From your point of view, how is the business of TV writing changing? How is this reflected at the A.V. Club?
I think TV reviewing is loosening up. As I said before, I used to predict the episodic criticism model would go away entirely — it was too expensive to pursue, it sometimes got in too close to truly appreciate a work, it tended to burn people out very quickly, etc. — but I no longer really think that way. I suspect it will contract (we’re already covering about 20 fewer shows than we were last fall, which was 20 fewer shows than the fall of 2011), but it’s going to be a reality of the way TV is covered going forward, even for things like Netflix shows. Our Arrested Development and Orange Is the New Black weekly reviews both did very well over the summer, which suggests people are still hungry to read about this sort of thing, even if it’s of a show they can consume at their own pace. (More evidence of this: Some of our most-read TV Club articles in the last few weeks have been reviews of Breaking Bad from its second, third, and fourth seasons.)
But episodic criticism, which has seemed like the be-all and end-all to a lot of readers, especially, is also giving way to a format that allows for greater freedom of coverage. I really admire the way that sites like Grantland and Vulture, in addition to us, are finding new ways and new angles to look at TV, by taking the sort of massive staff coverage that would have resulted in a bunch of recaps even a year ago and, instead, using it to attack TV in a variety of ways. Sometimes, that means spending a week coming up with every possible thought your staff has on the Breaking Bad finale. But sometimes, it means one person is doing an episodic review of Homeland, another is checking in on where The Middle is at in its fifth season, somebody else has caught up with Please Like Me and is writing a thinkpiece about it, and still another is watching those Sean Saves the World screeners for a more traditional “should you watch this?” review.
Plus, the way we write about TV is opening up to allow more possibilities. Alyssa Rosenberg writes about political angles for most shows, while Joanna Robinson turns her own weekly reviews into oft-cheeky top 10 lists, complete with animated .GIFs. At our own site, we’ve got writers who run the gamut, from Sonia Saraiya, who pulls in lots and lots of outside texts to write about TV, to Myles McNutt, who approaches things from a more academic perspective, to Zack Handlen and Genevieve Valentine, who write more novelistic takes on what they’ve just watched. (I’d love to single out all of my writers, but that’s probably a poor use of our time.) And then pulling away from that, we’ve got things like Scott Eric Kaufman’s Internet Film School, which takes a look at TV (and film) not via its writing or performances but via its formal, directorial elements, something that’s woefully underwritten about in TV criticism. Though I continue to think the A.V. Club has the best TV writing staff out there, it’s an exciting time to be reading TV criticism, with lots and lots of different voices jockeying for attention, and the best ones rising to the top faster and faster. And that’s to say nothing of stalwarts like Alan Sepinwall, Jaime Weinman, Mo Ryan, Matt Zoller Seitz, Andy Greenwald, and Willa Paskin, all of whom are daily must-reads for me and all of whom have subtly shifted their writing in the last year (at least so far as I can tell) to refocus on bigger picture questions.
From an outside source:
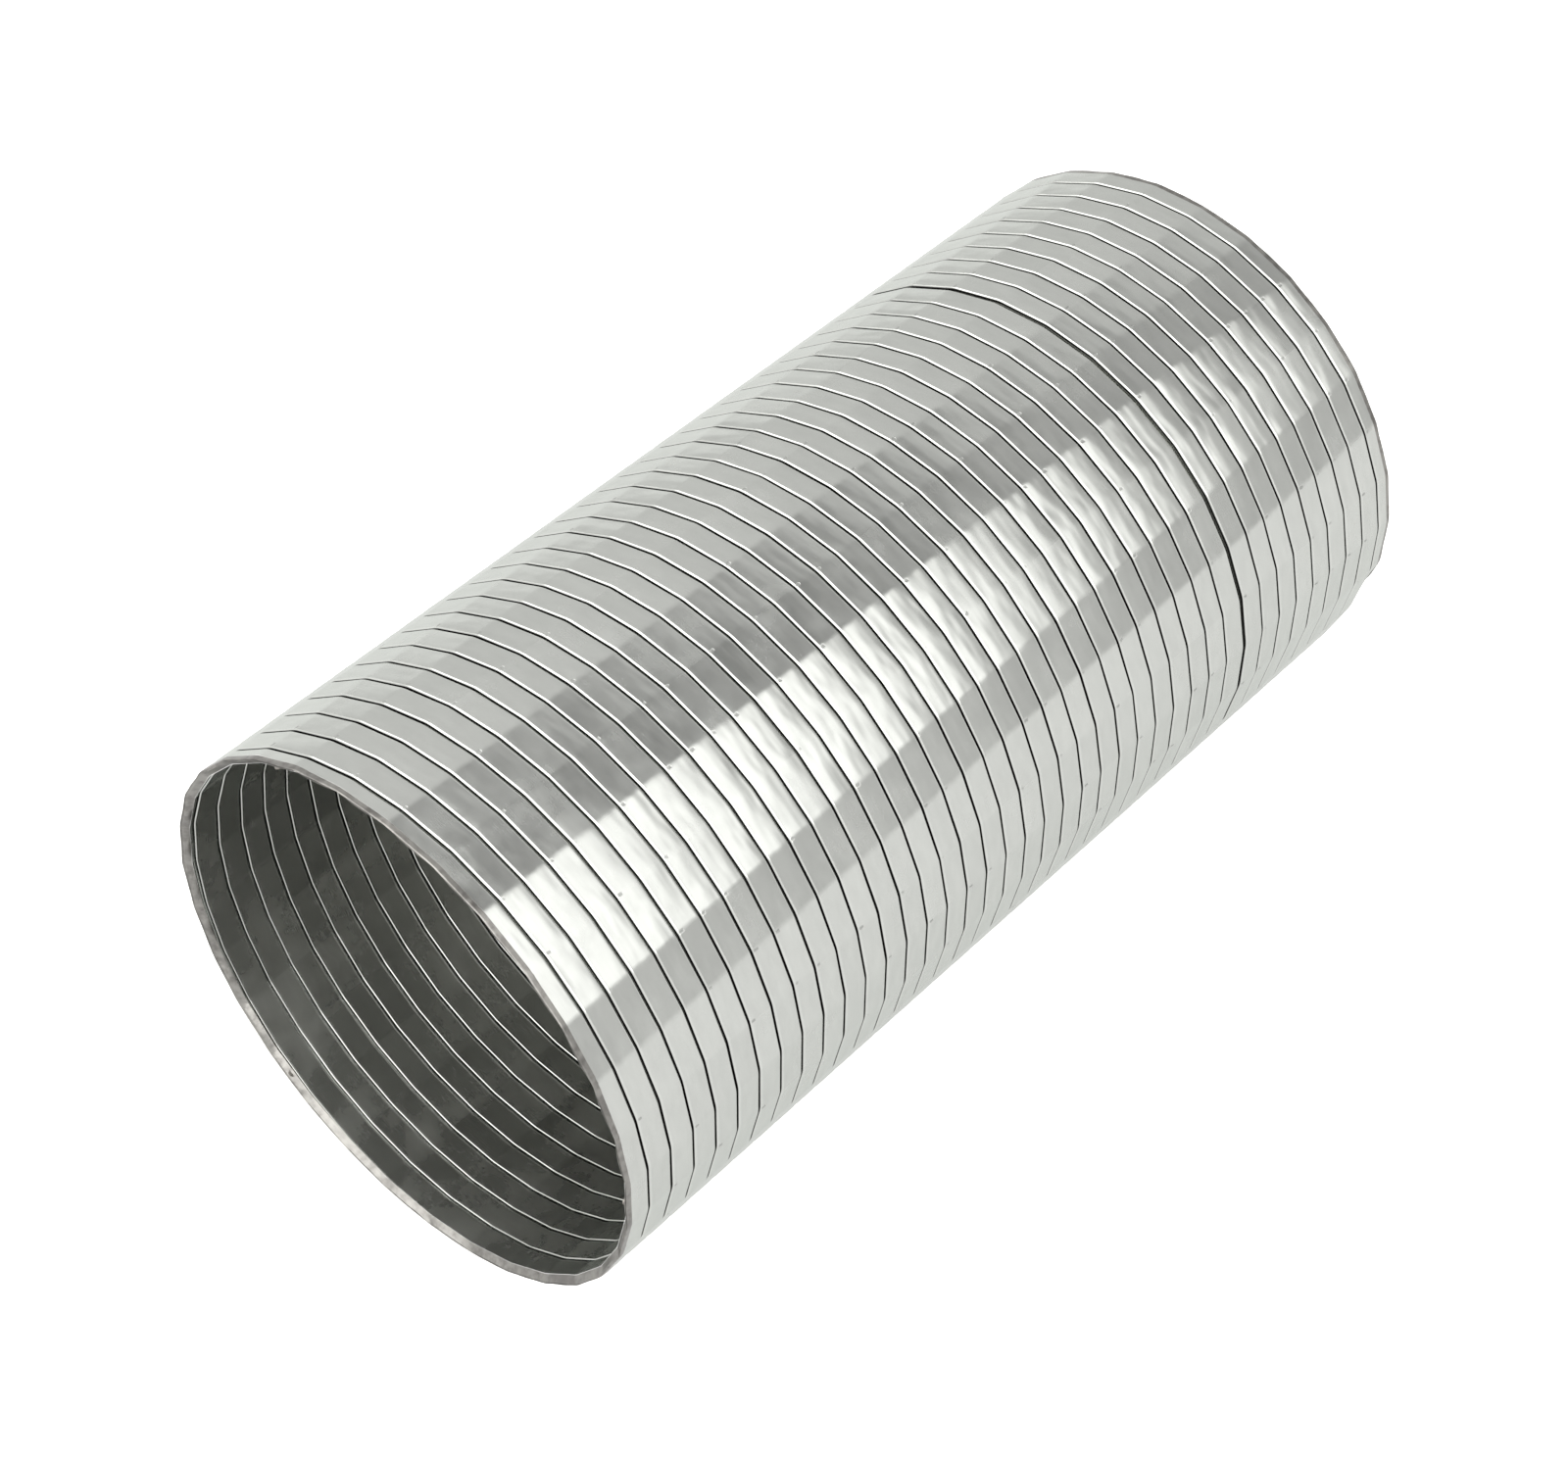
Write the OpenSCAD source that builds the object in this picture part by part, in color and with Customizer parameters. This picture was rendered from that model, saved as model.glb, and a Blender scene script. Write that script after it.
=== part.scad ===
// Stripwound interlocked metal hose, a straight cut length.
// One formed steel strip is wound into turns that hook into each other. Every turn has a land on the
// outside, a riser, and a wall on the inside that reaches under the next land, and a folded lip at each
// edge. The inner lip of one turn is caught behind the outer lip of the next, so that neighbours can
// slide apart and tilt but never unhook. The strip is bent at a regular step, so each turn is a
// many-sided polygon and the corners of all turns line up in rows.
// The hose lies on its side: X runs from the near end to the far end, and Z = 0 is the plane under it.

/* [Hose] */
// Bore across the flats of the polygon
bore_flats = 124.5; // [100:0.5:150]
// Flat sides in one turn
sides = 31; // [25:2:37]
// Turns along the hose, with the cut ones at its two ends
turns = 40; // [12:1:50]
// Distance from one turn to the next at rest
pitch = 6.35; // [5.4:0.05:8]
// Strip that the near cut takes off the first turn, counted from its hook
near_trim = 1.35; // [0.5:0.05:1.9]
// Distance from the hook of the last interlock to the far cut
far_trim = 0.1; // [0:0.05:0.5]

/* [Strip] */
// Thickness of the strip
strip_t = 0.35; // [0.29:0.01:0.42]
// Radial clearance between the layers of one interlock
layer_gap = 0.15; // [0.12:0.01:0.25]
// Axial gap between neighbouring lands at rest, which is also the play left when the hose is pushed shut
rest_gap = 0.4; // [0.3:0.05:0.6]
// Length of the folded lips, measured over the hook
lip_len = 1.6; // [1.2:0.1:2]

/* [Open interlock] */
// The turn behind which the interlock rests a little further open than the others
open_turn = 31; // [2:1:48]
// How much further it is open
open_gap = 0.6; // [0:0.1:1]

/* [Tack welds] */
// Weld spots at each end, which stop the cut strip from unwinding
tacks = 3; // [2:1:6]
// Clearance between a weld spot and the lips or the cut edge beside it
tack_gap = 0.2; // [0.1:0.05:0.4]
// Sides of the polygon from the lowest one to the first weld spot
tack_start = 3; // [0:1:10]

/* [Hidden] */
strip_colour = [0.74, 0.74, 0.71];
lap_colour = [0.55, 0.55, 0.53];
weld_colour = [0.42, 0.4, 0.38];

// The wall is four layers of strip: inner wall, outer lip, inner lip and land, from the inside out.
layer_step = strip_t + layer_gap;
wall_in = bore_flats / 2;
outer_lip_in = wall_in + layer_step;
inner_lip_in = wall_in + 2 * layer_step;
land_in = wall_in + 3 * layer_step;
land_out = land_in + strip_t;

// Places along one turn, counted from the face of its outer hook.
land_end = pitch - rest_gap;
inner_end = 2 * land_end - strip_t;

// Land that the two square cuts leave on the first and the last turn.
near_land = pitch - near_trim;
far_land = inner_end - pitch + far_trim;

hose_length = near_land + (turns - 2) * pitch + open_gap + far_land;
x_near = -hose_length / 2;
x_far = hose_length / 2;
axis_z = land_out;

// Face of a turn's outer hook. Turn 0 is what the cut leaves of the turn before the first whole one.
function hook_x(k) = x_near + near_land + (k - 2) * pitch + (k > open_turn ? open_gap : 0);
function turn_name(k) = str("strip_turn_", k < 10 ? "0" : "", k);

// Outline of a turn at one layer: a polygon with a flat side underneath.
module outline(apothem) {
    corner_r = apothem / cos(180 / sides);
    polygon([for (i = [0:sides - 1]) corner_r * [cos((i + 0.5) * 360 / sides), sin((i + 0.5) * 360 / sides)]]);
}

// One straight run of strip from x0 to x1, trimmed by the two square cuts of the hose.
module band(x0, x1, r_in, r_out) {
    a = max(x0, x_near);
    b = min(x1, x_far);
    if (b > a)
        translate([a, 0, axis_z])
            rotate([0, 90, 0])
                linear_extrude(b - a)
                    difference() {
                        outline(r_out);
                        outline(r_in);
                    }
}

// The outside of a turn: its land and, unless the cut took it, the hook and lip at the near edge.
module outer_half(k, hooked) {
    x = hook_x(k);
    band(x, x + land_end, land_in, land_out);
    if (hooked) {
        band(x, x + strip_t, outer_lip_in, land_out);
        band(x, x + lip_len, outer_lip_in, outer_lip_in + strip_t);
    }
}

// The inside of a turn: its wall under the next land, with the hook and lip at the far edge.
module inner_half(k) {
    x = hook_x(k);
    band(x + land_end - strip_t, x + inner_end, wall_in, wall_in + strip_t);
    band(x + inner_end - strip_t, x + inner_end, wall_in, inner_lip_in + strip_t);
    band(x + inner_end - lip_len, x + inner_end, inner_lip_in, inner_lip_in + strip_t);
}

// A turn of strip, counted from the near end. The last one is cut through its land.
module strip_turn(k) {
    x = hook_x(k);
    color(strip_colour)
        union() {
            outer_half(k, k > 1);
            if (k < turns) {
                band(x + land_end - strip_t, x + land_end, wall_in, land_out);
                inner_half(k);
            }
        }
}

// The sliver of inner wall that the near cut leaves caught in the first interlock.
module near_end_lap() {
    color(lap_colour) inner_half(0);
}

// A ring of weld spots between an inner wall and the land over it, in the free space from x0 to x1.
module weld_spots(x0, x1) {
    for (i = [0:tacks - 1])
        translate([(x0 + x1) / 2, 0, axis_z])
            rotate([(tack_start + floor(i * sides / tacks)) * 360 / sides, 0, 0])
                translate([0, 0, -land_in])
                    cylinder(h = land_in - wall_in - strip_t, d = x1 - x0 - 2 * tack_gap, $fn = 32);
}

// The near welds sit between the cut face and the lip of the sliver.
module near_end_tacks() {
    color(weld_colour) weld_spots(x_near, hook_x(0) + inner_end - lip_len);
}

// The far welds sit between the two lips of the last interlock.
module far_end_tacks() {
    color(weld_colour) weld_spots(hook_x(turns) + lip_len, hook_x(turns - 1) + inner_end - lip_len);
}

near_end_lap();
near_end_tacks();
far_end_tacks();
for (k = [1:turns])
    strip_turn(k);
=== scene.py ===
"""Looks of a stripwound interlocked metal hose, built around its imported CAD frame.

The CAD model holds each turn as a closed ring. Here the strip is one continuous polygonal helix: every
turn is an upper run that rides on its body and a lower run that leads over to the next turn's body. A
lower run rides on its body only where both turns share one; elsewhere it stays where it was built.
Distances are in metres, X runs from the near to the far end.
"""

import logging
import math
from collections.abc import Callable, Sequence
from dataclasses import dataclass, field
from enum import Enum

import bmesh
import bpy
import numpy as np
from mathutils import Matrix, Vector


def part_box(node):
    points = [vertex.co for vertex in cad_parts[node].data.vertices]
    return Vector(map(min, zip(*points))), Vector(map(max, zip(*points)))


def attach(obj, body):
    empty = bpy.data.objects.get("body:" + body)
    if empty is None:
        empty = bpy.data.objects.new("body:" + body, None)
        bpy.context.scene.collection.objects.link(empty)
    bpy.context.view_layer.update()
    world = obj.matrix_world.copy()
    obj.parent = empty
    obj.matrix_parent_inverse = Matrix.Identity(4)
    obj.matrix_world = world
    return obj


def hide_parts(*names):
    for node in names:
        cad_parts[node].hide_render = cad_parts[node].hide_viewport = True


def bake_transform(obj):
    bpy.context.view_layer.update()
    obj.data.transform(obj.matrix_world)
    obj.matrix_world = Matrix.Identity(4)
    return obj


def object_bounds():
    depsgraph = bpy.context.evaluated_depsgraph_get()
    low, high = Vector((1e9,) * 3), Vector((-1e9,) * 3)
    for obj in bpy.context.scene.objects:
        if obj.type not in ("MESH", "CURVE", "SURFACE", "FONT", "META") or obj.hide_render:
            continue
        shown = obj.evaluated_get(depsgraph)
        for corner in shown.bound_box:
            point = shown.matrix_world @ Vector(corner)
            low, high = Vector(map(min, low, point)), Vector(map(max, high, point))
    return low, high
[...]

I continue to believe every show on TV can and should be covered weekly, provided the correct writer is reviewing it, and TV Club has proved this time and again. (Community and Parks & Recreation, both shows that other sites were slow to get on the weekly review train for, are among our most-read articles, week in and week out.) But I think it’s exciting to realize that’s not the only way to think about the question of how to cover TV. The medium is a vast beast, particularly with the arrival of streaming services as content providers. It’s only going to get bigger, so keeping options open isn’t just a good call; it’s probably necessary.
Is this simply a matter of us having reached peak recap, or are there other changes at work that affect what people look for in TV coverage?
I think we reached peak recap in 2011. There are still sites out there that review every single episode of every single show (usually with a legion of unpaid bloggers), and I continue to think we unnecessarily limit ourselves in terms of what shows “should” be reviewed in a weekly format. (We’ve had surprisingly good luck with CBS procedurals like Person of Interest and Elementary in the last year. Both are good shows, but both also make for fun weekly dissections.) But at a certain point, reviewing every show on TV on a weekly basis is just throwing content into a giant gaping maw and hoping that will be enough. TV Club has always been curatorial — it originally launched in hopes of covering only a handful of shows at any given time before realizing how difficult that was — but we’re aiming to be more curatorial now. Is this show one of the best on TV? Is it something our readers want to read about? In both cases, we cover it weekly. But there are a lot of shows that don’t fall into either category, and we’re being a little more judicious about handling those shows in different ways. The TV Reviews section is a part of that answer, I think.
In addition to running the A.V. Club’s TV coverage, you contribute to a number of other publications. How do these changes approach the way you write about TV?
I’m appreciating the challenge of writing the TV Reviews. It’s a new set of muscles to flex, particularly because we’re trying to observe a more traditional, critically detached voice within said reviews. (TV Club writing tends to be much more prone to personal statements of feeling and the like, probably because it started out as a blog within The A.V. Club.) In particular, I’m enjoying things like reviewing the first season of The Bridge, where I have a lot to say but have to sort of talk around potential spoilers for anyone who might be intrigued by my review but doesn’t want to know everything that happens. It’s a new format, and we’re still figuring it out, but I’m surprised at how easily it’s coming to those of us who write for the section. TV Club is TV Club: open and earnest and vast and a little unruly. Ideally, it’s like sitting with a bunch of your friends at an after-bar gathering and talking TV. But the TV Reviews are already developing a tone that’s a little more like trying to persuade said friends to watch (or not watch) some show you’ve just discovered, and it’s been exciting both to see that develop, and to feel myself writing toward it more and more.